All candidates with their eye on the White House greet supporters along the “rope-line” at the end of events like these.
It’s a chance for voters to shake the hand of the candidates or pose for a selfie.
The other people in the photo are also supporters, including Roy’s daughter on her left.
Photographers are fairly restricted by the campaign during Trump events.
Most images are taken from the main podium, at the back of the hall across from the main stage, with long lenses (400mm). After the speech, a small group of photographers were escorted to the stage to document Trump making his way along the rope-line.
I took this photo with a shorter lens (50mm) from the stage looking over Trump’s shoulder.
The fact that every day is unique is one of the truly fun parts of this job.
Roy remained an unwavering Trump supporter throughout the campaign. “We realised that Trump was one of us and he didn’t hide that fact.
Is he perfect? No, but he sincerely seems to care about the people.
He doesn’t talk down to us or make himself seen better.”
Nearly a year after her meeting with Trump, and awaiting the beginning of the Trump presidency, she says, “I hope he comes through with most of his promises and brings this country together to stop the political nonsense.”
Rodi Said: When US-backed forces seized Souad Hamidi’s village in northern Syria from IS, the 19-year-old swiftly tore off the niqab she had been forced to wear since 2014 and smiled.
“I felt liberated,” Hamidi said after swapping her black face-covering veil for a red headscarf. “They made us wear it against our will so I removed it that way to spite them.”
I was heading to villages that had been retaken by Syrian democratic forces (SDF), and my arrival coincided with the arrival of Hamidi back to her home.
Am Adasa had been under the militants’ control since 2014, when IS proclaimed its caliphate straddling Syria and Iraq.
Under IS, life was strictly regulated, Hamidi said, including dress codes.
“They would punish people who did not follow their rules, sometimes forcing them to stay in dug-out graves for days,” she said. “Since they (SDF) took control, we are living a new life.”
Sitting in her family home, Hamidi said she still fears IS may return one day.
“I want to erase Daesh from my memory,” she said. “I hope every area controlled by Daesh is liberated, that people are free of them and can live like we do now.”
For me this picture expresses Hamidi strength of personality, her reclaiming freedom from the blackness that was forced upon her. Its the moment when one overcomes fear of religious persecution.
Goran Tomasevic: I had been to the Tahrir district of eastern Mosul several times while covering the campaign by Iraqi forces backed by US-led air strikes to retake the city from IS.
Covering battles is tough and in this case, it was difficult to get to the frontline at times, but on this day we managed. When we arrived it seemed calm and quiet.

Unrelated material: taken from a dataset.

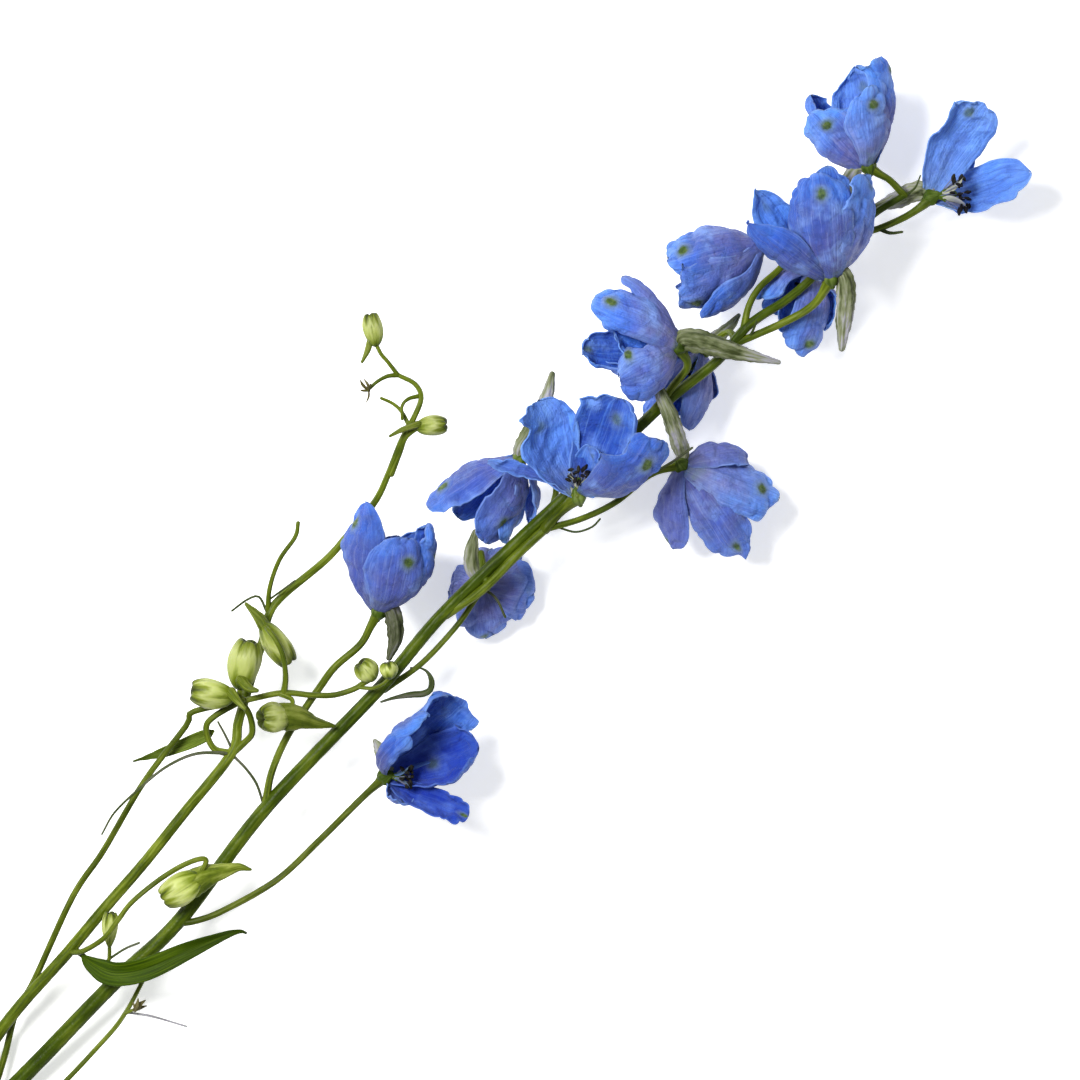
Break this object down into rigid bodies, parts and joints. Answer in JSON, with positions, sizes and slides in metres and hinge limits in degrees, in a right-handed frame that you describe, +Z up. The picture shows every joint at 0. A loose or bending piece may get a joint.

Soon after a car blew up in a suicide bombing in an IS counter-attack to the forces’ push into Mosul. There were casualties, children screaming, and several nearby houses were destroyed. There were also clashes.

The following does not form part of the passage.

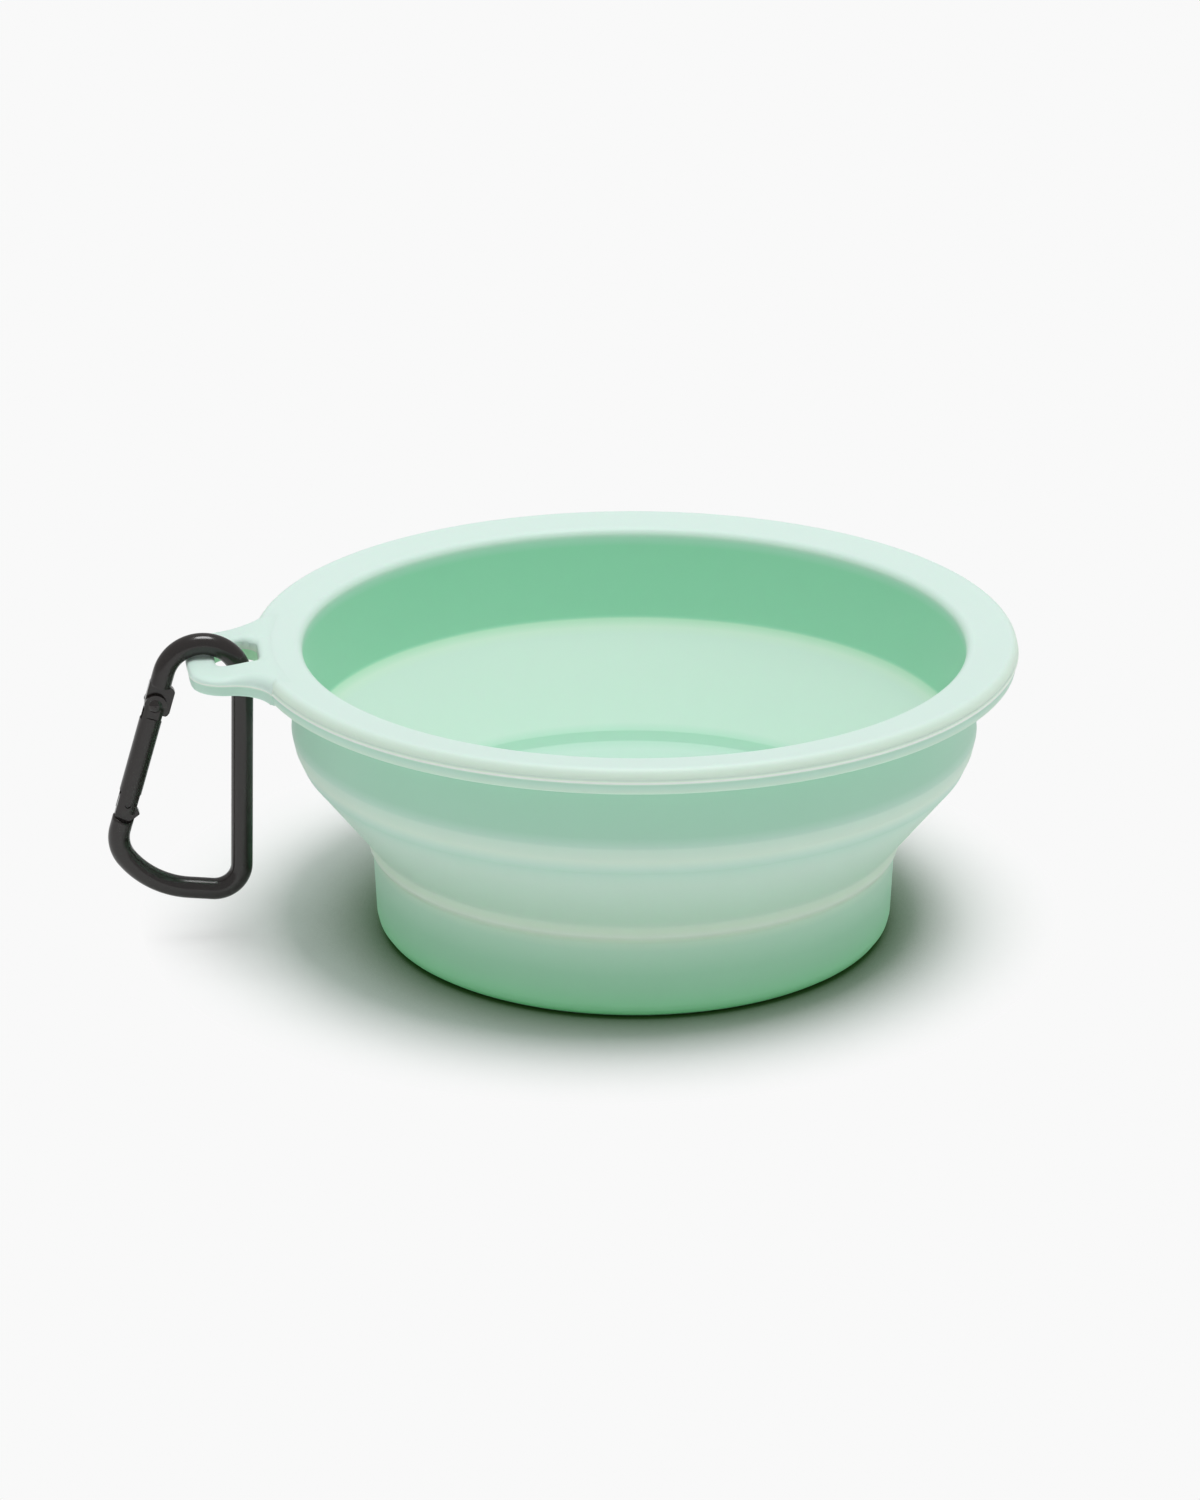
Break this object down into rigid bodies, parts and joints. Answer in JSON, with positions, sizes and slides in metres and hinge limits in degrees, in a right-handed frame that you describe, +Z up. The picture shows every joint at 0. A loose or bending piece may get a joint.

I have covered many conflicts in my career, but what has struck me in Mosul is the number of car bombings.
The fighting comes in waves and when things eventually quietened down, I saw a group of civilians making the most of a break in gunfire to come out onto the streets.
They were both young and elderly, and felt safe enough to leave their homes with few belongings, walking carefully but calmly towards where I was standing capturing the scenes around me.
Suddenly an air strike targeted IS positions a few hundred metres away behind them. It was close and total panic ensued. People were screaming, ducking and running away as the plumes of smoke rose nearby. They quickly ran for whatever shelter they could find.
I heard the plane just before the airstrike, and from experience knew I had little time. These things happen fast and you have to act quickly. First you have to make sure you are safe, then stay focused so you can get the shot. You get your lens ready and stay calm.
It was one airstrike and residents waited it out before finding other shelter. I eventually moved to another location to continue covering the fighting.